Yargıtay 2. Hukuk Dairesi 2016/15771 E., 2017/1737 K., 20.02.2017 T. sayılı kararı ile Ek 7 numaralı Protokol’ün 5. Maddesine atıf yaparak “ortak velayet” düzenlenmesinin, Türk kamu düzenine “açıkça” aykırı olduğunu ya da Türk toplumunun temel yapısı ve temel çıkarlarını ihlal ettiğini söylemenin mümkün olmadığına hükmederek; “MÖHUK m. 17/1 gereğince, İngiliz vatandaşı olan tarafların müşterek milli hukuklarındaki velayete dair düzenlemeler dikkate alınarak, işin esasına girilip tüm deliller birlikte değerlendirilerek “ortak velayet” istemine dair davayla ilgili bir karar vermek gerekirken, istemin Türk kamu düzenine aykırı olduğu belirtilmek suretiyle, yazılı şekilde hüküm kurulması, bozmayı gerektirmiştir” kararıyla ortak velayet uygulamasının önünü açmıştır. Çocuğun üstün yararını dikkate almak şartıyla hâkim tarafından ortak velayete hükmedilebilecektir.

 


[1] Y. HGK. 12.3.2008, E. 2008/2-247, K. 2008/247.

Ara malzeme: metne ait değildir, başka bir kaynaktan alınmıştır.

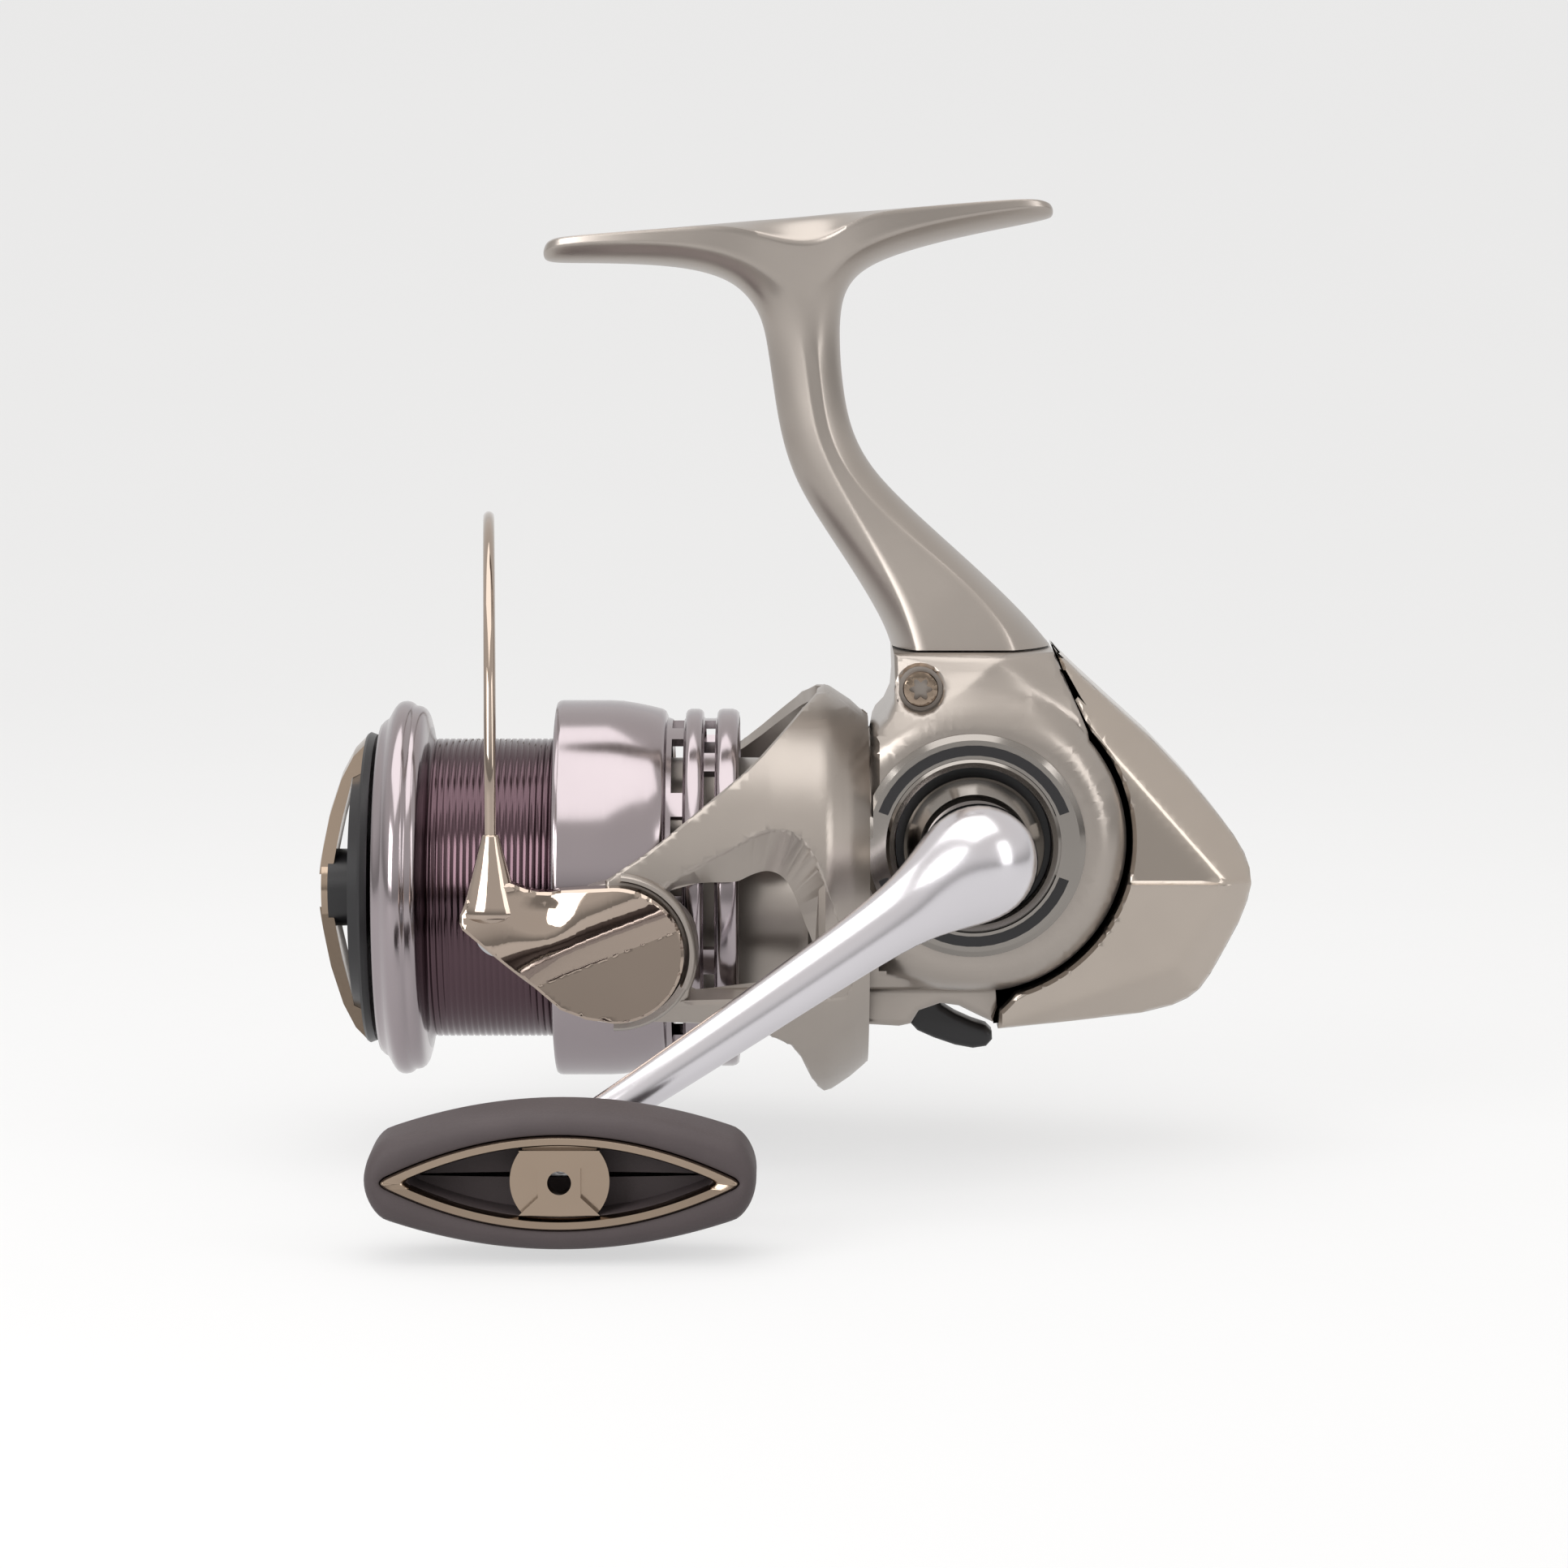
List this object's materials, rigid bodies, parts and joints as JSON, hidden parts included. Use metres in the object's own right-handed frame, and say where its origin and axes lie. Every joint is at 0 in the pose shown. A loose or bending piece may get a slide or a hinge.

[2] Örneğin, babanın çocuklarını hiç arayıp sormaması, yasal haklarını kullanarak çocuklarla bağlantı kurmak için çaba harcamaması, çocukların bakım ve ihtiyaçlarının dedeleri tarafından sağlanması gibi, bkz.: Y. 2. HD., 2.11.2007, E. 2007/13481, K. 2007/14849.

[3] Nitekim Yargıtay bir kararında: “Velayet kendisine bırakılan annenin bu vazifesini ağır surette ihlal etmesi Karşısında velayetin nez’i gerekir. Kadının, evlilik dışı ilişki yaşadığı erkeğin kızına gösterdiği fena ve uygunsuz davranışlarına cinsel istismarına karşı çıkmaması velayetin nez’i sebebidir. Küçüğün gerçek babası velayeti ifa edemeyecek durumda olduğundan, küçüğe vasi atanmak suretiyle velayetin anneden kaldırılması gerekir”. Bkz.: Y. 2. HD., 3.3.2003, E. 2003/1468, K. 2003/2770.

[4] Y. 2. HD., 22.3.2010, E. 2009/3600, K. 2010/5346.

[5] Y. HGK. 17.3.1993, E. 1992/2-763, K. 1993/117.

[6] Bu hususta bkz.: Turgut Akıntürk ve Derya Ateş Karaman, Türk Medeni Hukuku Aile Hukuku C. II, 13. Bası, İstanbul: Beta, 2011, s. 411, 413.